SET EXERCISE
In the entries below, which lines run from the one containing "cover_shell();" to the one containing "in imported if"? Copy exactly those lines, ends included, and no others.

3D code data:

##############################

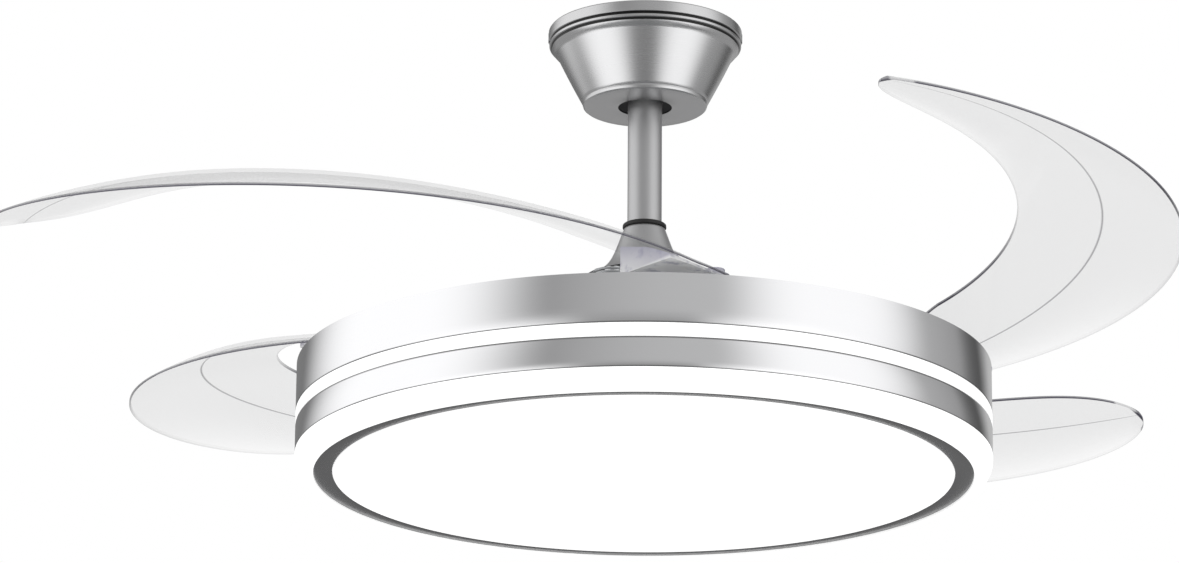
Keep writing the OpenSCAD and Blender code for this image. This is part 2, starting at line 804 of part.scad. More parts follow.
module blade_screws(k) {
    color("silver")
    at_blade(k)
    for (i = [0 : 2])
        translate([blade_screw_xy(i)[0], blade_screw_xy(i)[1], boss_top(i) - counterbore_h + 0.05])
        difference() {
            union() {
                cylinder(h = 2.6, r1 = 3.9, r2 = 3.4);
                translate([0, 0, arm_top - boss_top(i) - 1.5])
                    cylinder(h = boss_top(i) - arm_top + 2, r = blade_screw_r);
            }
            translate([0, 0, 1.2]) cylinder(h = 2, r = 1.6, $fn = 6);
        }
}

hub_r = pivot_pin_r + 6;
lug_dir = 110;
lug_dist = hub_r + 9;
post_r = 2;

module blade_arm(k) {
    color("gainsboro")
    at_blade(k)
    difference() {
        union() {
            translate([pivot[0], pivot[1], arm_z]) cylinder(h = hub_top - arm_z, r = hub_r);
            translate([0, 0, arm_z])
                linear_extrude(arm_t) {
                    polygon(pad_outline(boss_r + 3));
                    polygon(rounded([pivot, blade_screw_xy(0)], hub_r - 3));
                    polygon(rounded([pivot, blade_screw_xy(2)], hub_r - 4));
                    polygon(rounded([pivot, pivot + polar(lug_dist, lug_dir)], 4));
                }
            // post that the spring's outer leg pushes on
            translate([pivot[0], pivot[1], arm_top - 0.5])
                translate(polar(lug_dist, lug_dir)) cylinder(h = 5, r = post_r);
        }
        translate([pivot[0], pivot[1], 0]) cylinder(h = hub_top + 5, r = pivot_pin_r + run_fit);
        for (i = [0 : 2])
            translate([blade_screw_xy(i)[0], blade_screw_xy(i)[1], arm_top - 4.5])
                cylinder(h = 12, r = blade_screw_r + screw_fit);
    }
}

// ---------------------------------------------------------------- return springs

spring_r = hub_r + 0.5 + spring_wire / 2;
spring_z = arm_top + 0.3 + spring_wire / 2;
spring_end_z = pin_top - 2.4;
spring_side_count = 6;
spring_turn_steps = 14;
outer_leg = 18;
// The inner leg crosses the pin along its slot, and the outer leg bears on the arm's post
inner_leg_dir = pivot_azimuth + 180;
outer_leg_dir = lug_dir - acos((spring_r + post_r + spring_wire / 2 + 0.3) / lug_dist);
// A blade that stands further open winds its spring further
function wound_angle(k) =
    360 * spring_coils + (outer_leg_dir - inner_leg_dir + 720) % 360 + opening[k - 1];

function spring_path(k) =
    let (
        n = ceil(spring_turn_steps * wound_angle(k) / 360),
        start = inner_leg_dir + wound_angle(k),
        tangent = polar(outer_leg, start + 90),
        coil = [for (i = [0 : n])
            let (p = polar(spring_r, start - wound_angle(k) * i / n))
            [p[0], p[1], spring_z + (spring_end_z - spring_z) * i / n]]
    )
    concat(
        [coil[0] + [tangent[0], tangent[1], 0]],
        coil,
        [for (r = [pivot_pin_r + 2, 1 - pivot_pin_r])
            let (p = polar(r, inner_leg_dir)) [p[0], p[1], spring_end_z]]
    );

function unit(v) = v / norm(v);
// Ring of points around p, square to the direction d and level with the horizontal
function wire_ring(p, d) =
    let (side = unit(cross([0, 0, 1], d)), up = cross(d, side))
    [for (k = [0 : spring_side_count - 1])
        let (a = k * 360 / spring_side_count)
        p + spring_wire / 2 * (cos(a) * side + sin(a) * up)];

module return_spring(k) {
    path = spring_path(k);
    n = len(path) - 1;
    color("silver")
    at_pivot(k)
        skin([for (i = [0 : n])
            wire_ring(path[i], unit(path[min(n, i + 1)] - path[max(0, i - 1)]))]);
}

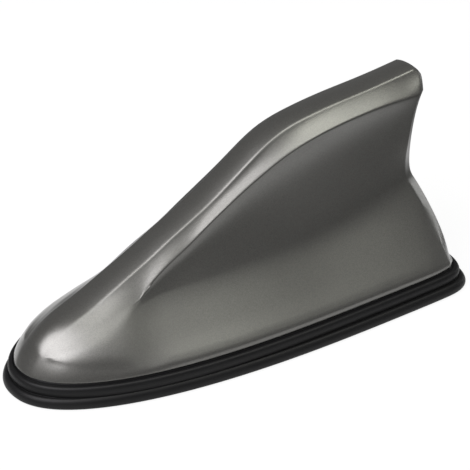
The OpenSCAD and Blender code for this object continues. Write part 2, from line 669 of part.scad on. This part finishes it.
capacitor = on_board(0.7978, 0.2794);
module smoothing_capacitor() {
    color("#c9ccd0")
    translate([capacitor[0], capacitor[1], board_top])
        union() {
            translate([-3.4, -3.4, 0])
                cube([6.8, 6.8, 1]);
            rotate_extrude($fn = 48)
                polygon([[0, 0.5], [3.2, 0.5], [3.2, 2.2], [3, 2.5], [3.2, 2.8], [3.2, 7.2], [2.9, 7.5], [0, 7.5]]);
        }
}

// Small parts at places given as shares of the board's length and width
module chips(places, size) {
    for (q = places)
        translate([on_board(q[0], q[1])[0], on_board(q[0], q[1])[1], board_top])
            cube(size);
}
module ceramic_capacitors() {
    color("#b49a6a")
    chips([[0.4607, -0.3529], [0.5056, -0.3529], [0.5506, -0.3529], [0.2584, 0.3235],
        [0.3034, 0.3235], [0.5393, 0.1765], [0.5393, 0.3529], [0.7079, 0.1324]], [2, 1.2, 0.9]);
}
module chip_resistors() {
    color("#26282a")
    chips([[0.2584, -0.2941], [0.2921, -0.2941], [0.3258, -0.2941], [0.4607, -0.2353],
        [0.5056, -0.2353], [0.4382, 0.3235], [0.4719, 0.3235], [0.7079, 0.4118]], [1.6, 0.8, 0.5]);
}

header = [board_front() + board_length - 16, -0.3941 * board_width];
module header_housing() {
    color("#e6e2d6")
    translate([header[0], header[1], board_top])
        difference() {
            cube([8, 5.4, 6]);
            translate([0.8, 0.8, 1.4])
                cube([6.4, 3.8, 6]);
            translate([2.8, -1, 3])
                cube([2.4, 3, 6]);
        }
}
module header_pins() {
    color("#d6b45a")
    for (k = [0:2])
        translate([header[0] + 2 + 2 * k - 0.3, header[1] + 2.7 - 0.3, board_top + 1.1])
            cube([0.6, 0.6, 4]);
}

cover_shell();
base_gasket();
base_plate();
seal_strip();
adhesive_pad();
cable_grommet();
cover_screws();
main_board();
board_screws();
fin_board();
element_trace();
top_load();
coil_former();
loading_coil();
coil_pins();
feed_clip();
shield_can();
amp_chip();
chip_legs();
choke_core();
choke_winding();
smoothing_capacitor();
ceramic_capacitors();
chip_resistors();
header_housing();
header_pins();
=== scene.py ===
# %% [markdown]
# Roof aerial in the shape of a shark fin
#
# The aerial sits on the roof of a car. A painted cover with the shape of a fin stands on a rubber base,
# and under it lie a base plate, two circuit boards and the parts that tune the element. The packed
# model holds all the solids in their real places. This script only adds what the eye needs: a camera,
# light, finishes, and copies of two solids with rounded edges.

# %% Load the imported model
import math

import bmesh
import bpy
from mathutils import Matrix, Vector
from mathutils.kdtree import KDTree


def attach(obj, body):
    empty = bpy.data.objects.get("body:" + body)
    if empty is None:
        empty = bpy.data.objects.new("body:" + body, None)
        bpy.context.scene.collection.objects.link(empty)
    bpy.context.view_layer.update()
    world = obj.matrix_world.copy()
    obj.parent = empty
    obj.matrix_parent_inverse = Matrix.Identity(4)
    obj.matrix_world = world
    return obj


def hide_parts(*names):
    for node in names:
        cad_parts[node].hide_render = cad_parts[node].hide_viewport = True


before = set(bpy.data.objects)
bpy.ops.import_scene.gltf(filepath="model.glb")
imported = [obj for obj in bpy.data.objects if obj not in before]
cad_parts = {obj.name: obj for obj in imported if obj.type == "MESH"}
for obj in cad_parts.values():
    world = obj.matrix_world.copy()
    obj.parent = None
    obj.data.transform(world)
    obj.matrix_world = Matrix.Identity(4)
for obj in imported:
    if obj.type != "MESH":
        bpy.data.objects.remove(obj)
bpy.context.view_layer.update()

scene = bpy.context.scene
print("solids in the frame:", len(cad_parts))

# %% [markdown]
# The camera stands in front of the nose, to the left and above, as in the photograph. Its distance
# matters as much as its angle: a near camera makes the nose large and the tail small. Five lengths of
# the object away gave the right perspective, and a long lens then fills the picture.

# %% Camera
MM = 0.001
photo_pixels = 470
pixels_per_radian = 2456.5
camera_azimuth, camera_elevation = -35.4, 32.7
camera_distance = 840 * MM
aim = Vector((12.3, 9.4, 23.1)) * MM


def toward(azimuth, elevation, distance):
    """A place at that distance. Azimuth 0 is the near side, -90 the nose and 90 the tail, in degrees."""
    turn, rise = math.radians(azimuth), math.radians(elevation)
    direction = (math.sin(turn) * math.cos(rise), -math.cos(turn) * math.cos(rise), math.sin(rise))
    return distance * Vector(direction)


def place_and_aim(thing, location):
    """Puts a camera or a lamp there, turned to the aerial."""
    thing.location = location
    thing.rotation_euler = (aim - thing.location).to_track_quat("-Z", "Y").to_euler()
    scene.collection.objects.link(thing)


camera_data = bpy.data.cameras.new("photo_camera")
camera_data.sensor_width = 36
camera_data.lens = camera_data.sensor_width * pixels_per_radian / photo_pixels
camera_data.clip_start = 10 * MM
camera = bpy.data.objects.new("photo_camera", camera_data)
place_and_aim(camera, toward(camera_azimuth, camera_elevation, camera_distance))
scene.camera = camera
print("lens in mm:", round(camera_data.lens, 1))

# %% [markdown]
# The studio is a white floor, a pale world and soft lamps. Lacquer mirrors the face of a lamp, so the
# power of each lamp is worked out from the brightness that its face should show. Every face of the
# cover mirrors its own part of the room, and each lamp stands where one of them looks: the nose, the
# bevel, the flank, the top line, the rear bevel and the tail. The hollow flank looks at no lamp, so it
# stays dark, as in the photograph.

# %% Lamps and world
lamp_distance = 1
watts_per_square_metre = 4  # gives the face of a lamp the level 1
room_level = 0.2
# Each lamp: azimuth and elevation in degrees, width and height in metres, level and colour.
lamps = {
    "key_lamp": (-80, 50, 0.80, 0.70, 5.4, (0.99, 0.97, 1)),
    "bevel_lamp": (-24, 54, 0.80, 0.45, 0.5, (0.99, 0.98, 1)),
    "flank_lamp": (14, 42, 0.40, 0.30, 0.3, (0.98, 1, 0.90)),
    "top_lamp": (10, 82, 0.50, 0.50, 3.0, (1, 1, 0.96)),
    "tip_lamp": (56, 62, 0.50, 0.24, 4.0, (0.99, 1, 0.91)),
    "tail_lamp": (90, 10, 0.30, 0.20, 2.2, (1, 1, 1)),
}


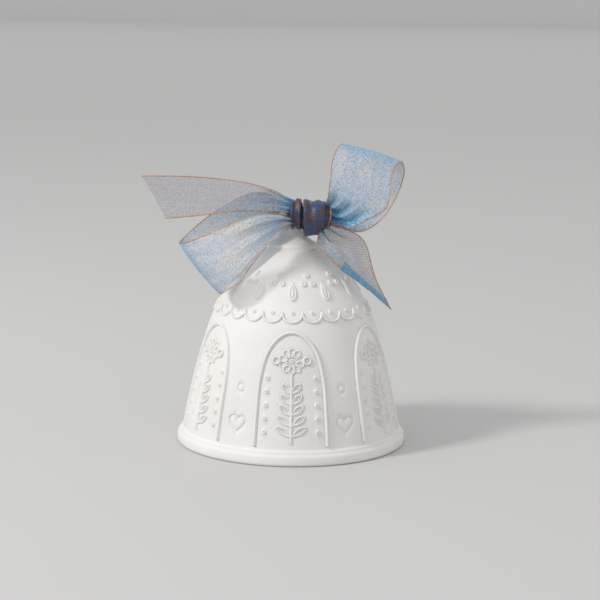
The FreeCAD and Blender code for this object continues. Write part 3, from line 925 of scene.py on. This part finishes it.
    def crown(self) -> bpy.types.Object:
        """The stepped collar, the neck and the flat eye, grown together."""
        r, z = self.collar
        neck = smooth_curve([(r - 0.35, z + 1.75), (6.0, 71.0), (4.5, 72.5), (3.9, 74.3), (3.7, 76.7)], 6)
        rows = np.vstack([[(r - 0.7, z - 0.5), (r - 0.05, z - 0.15), (r, z + 0.35), (r, z + 1.2),
                           (r - 0.1, z + 1.55)], neck])
        collar = lathe("collar", rows, 96)
        rounding = 1.7
        half, outer = self.eye_width / 2, self.eye_radius
        section = []
        for turn in np.linspace(0.0, math.pi / 2, 6):
            section.append((outer - rounding + rounding * math.cos(turn),
                            half - rounding + rounding * math.sin(turn)))
        section += [(self.eye_hole + 0.7, half), (self.eye_hole + 0.18, half - 0.2),
                    (self.eye_hole, half - 0.8)]
        section += [(radius, -depth) for radius, depth in section[::-1]]
        eye = spun_ring("eye", section, 72, self.eye_height)
        whole = joined("bell_crown", [collar, eye])
        melt = whole.modifiers.new("melt", "REMESH")
        melt.mode, melt.voxel_size = "VOXEL", 0.24 * MM
        soften = whole.modifiers.new("soften", "SMOOTH")
        soften.factor, soften.iterations = 0.5, 7
        return thinned(applied(whole), 16000)

    def build(self, porcelain: bpy.types.Material) -> None:
        """Build the skirt and the crown, and put them in the frame.

        Args:
            porcelain: The casting's finish.
        """
        for piece in (self.skirt(), self.crown()):
            piece.data.shade_smooth()
            dress(piece, porcelain)
            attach(piece, "bell")
            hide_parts("bell_body")
            LOG.info("%s: %d faces", piece.name, len(piece.data.polygons))


def lathe(name: str, rows: np.ndarray, columns: int) -> bpy.types.Object:
    """A closed solid of revolution about Z.

    Args:
        name: Name of the object.
        rows: (radius, height) rows from bottom to top, in mm.
        columns: Number of columns.

    Returns:
        The object.
    """
    vertices, faces = [], []
    for radius, height in rows:
        for step in range(columns):
            turn = 2 * math.pi * step / columns
            vertices.append((radius * math.sin(turn) * MM, -radius * math.cos(turn) * MM, height * MM))
    for row in range(len(rows) - 1):
        for step in range(columns):
            after = (step + 1) % columns
            a, b = row * columns, (row + 1) * columns
            faces.append((a + step, a + after, b + after, b + step))
    faces.append(tuple(range(columns - 1, -1, -1)))
    faces.append(tuple(range((len(rows) - 1) * columns, len(rows) * columns)))
    mesh = bpy.data.meshes.new(name)
    mesh.from_pydata(vertices, [], faces)
    mesh.update()
    return new_object(name, mesh)


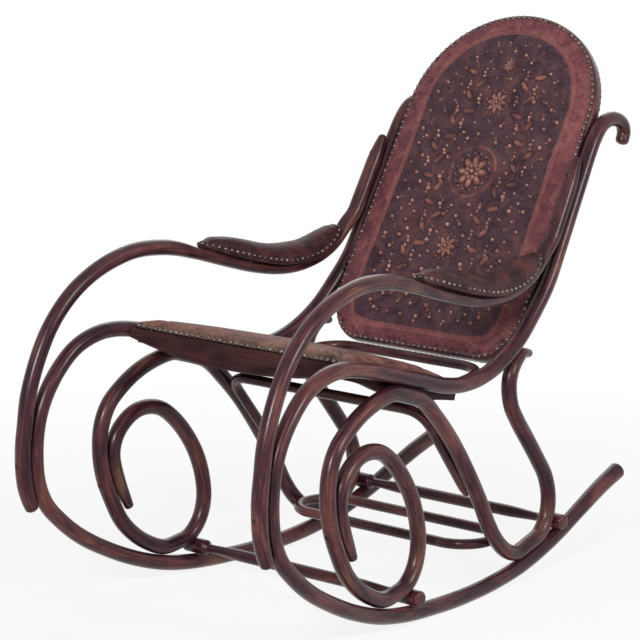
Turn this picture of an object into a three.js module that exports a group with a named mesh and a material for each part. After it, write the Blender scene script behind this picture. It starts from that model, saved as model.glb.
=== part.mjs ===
// Bentwood rocking chair: two planar side frames of bent rods, joined by cross rods,
// with a nailed leather seat, a round-topped leather back panel and padded arms.
// Millimetres, +Z up, +Y towards the back of the chair, +X to the sitter's left.
// The origin lies on the floor, midway between the side frames, below the flattest
// stretch of the rockers.

import * as THREE from "three";

// Driving dimensions

const chair = {
  frameDepth: 1120,      // side frame, front bend to rear rocker tip, along the rods' middles
  frameHeight: 860,      // side frame, rocker bottom to top of the crook, along the middles
  halfWidth: 264,        // chair middle to side frame middle, at the origin
  splay: 0.05,           // radians that each side frame turns in towards the back
  rodDiameter: 30,
  clearance: 0.3,        // left between pieces that touch
  rodSides: 12,
  rodTurn: 0.24,         // radians that a side rod bends from one facet to the next
  longestFacet: 70,      // length of a side rod's facets where it is nearly straight
};
const rodRadius = chair.rodDiameter / 2;
const rodSpacing = chair.rodDiameter + chair.clearance;

const colours = {
  wood: { color: 0x4a2a20, roughness: 0.35, metalness: 0 },
  darkWood: { color: 0x3a2019, roughness: 0.45, metalness: 0 },
  leather: { color: 0x6b3d36, roughness: 0.55, metalness: 0 },
  darkLeather: { color: 0x3c2a2a, roughness: 0.5, metalness: 0 },
  rawLeather: { color: 0x7a5a45, roughness: 0.8, metalness: 0 },
};

const group = new THREE.Group();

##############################

FULL OUTPUT
cover_shell();
base_gasket();
base_plate();
seal_strip();
adhesive_pad();
cable_grommet();
cover_screws();
main_board();
board_screws();
fin_board();
element_trace();
top_load();
coil_former();
loading_coil();
coil_pins();
feed_clip();
shield_can();
amp_chip();
chip_legs();
choke_core();
choke_winding();
smoothing_capacitor();
ceramic_capacitors();
chip_resistors();
header_housing();
header_pins();
=== scene.py ===
# %% [markdown]
# Roof aerial in the shape of a shark fin
#
# The aerial sits on the roof of a car. A painted cover with the shape of a fin stands on a rubber base,
# and under it lie a base plate, two circuit boards and the parts that tune the element. The packed
# model holds all the solids in their real places. This script only adds what the eye needs: a camera,
# light, finishes, and copies of two solids with rounded edges.

# %% Load the imported model
import math

import bmesh
import bpy
from mathutils import Matrix, Vector
from mathutils.kdtree import KDTree


def attach(obj, body):
    empty = bpy.data.objects.get("body:" + body)
    if empty is None:
        empty = bpy.data.objects.new("body:" + body, None)
        bpy.context.scene.collection.objects.link(empty)
    bpy.context.view_layer.update()
    world = obj.matrix_world.copy()
    obj.parent = empty
    obj.matrix_parent_inverse = Matrix.Identity(4)
    obj.matrix_world = world
    return obj


def hide_parts(*names):
    for node in names:
        cad_parts[node].hide_render = cad_parts[node].hide_viewport = True


before = set(bpy.data.objects)
bpy.ops.import_scene.gltf(filepath="model.glb")
imported = [obj for obj in bpy.data.objects if obj not in before]
cad_parts = {obj.name: obj for obj in imported if obj.type == "MESH"}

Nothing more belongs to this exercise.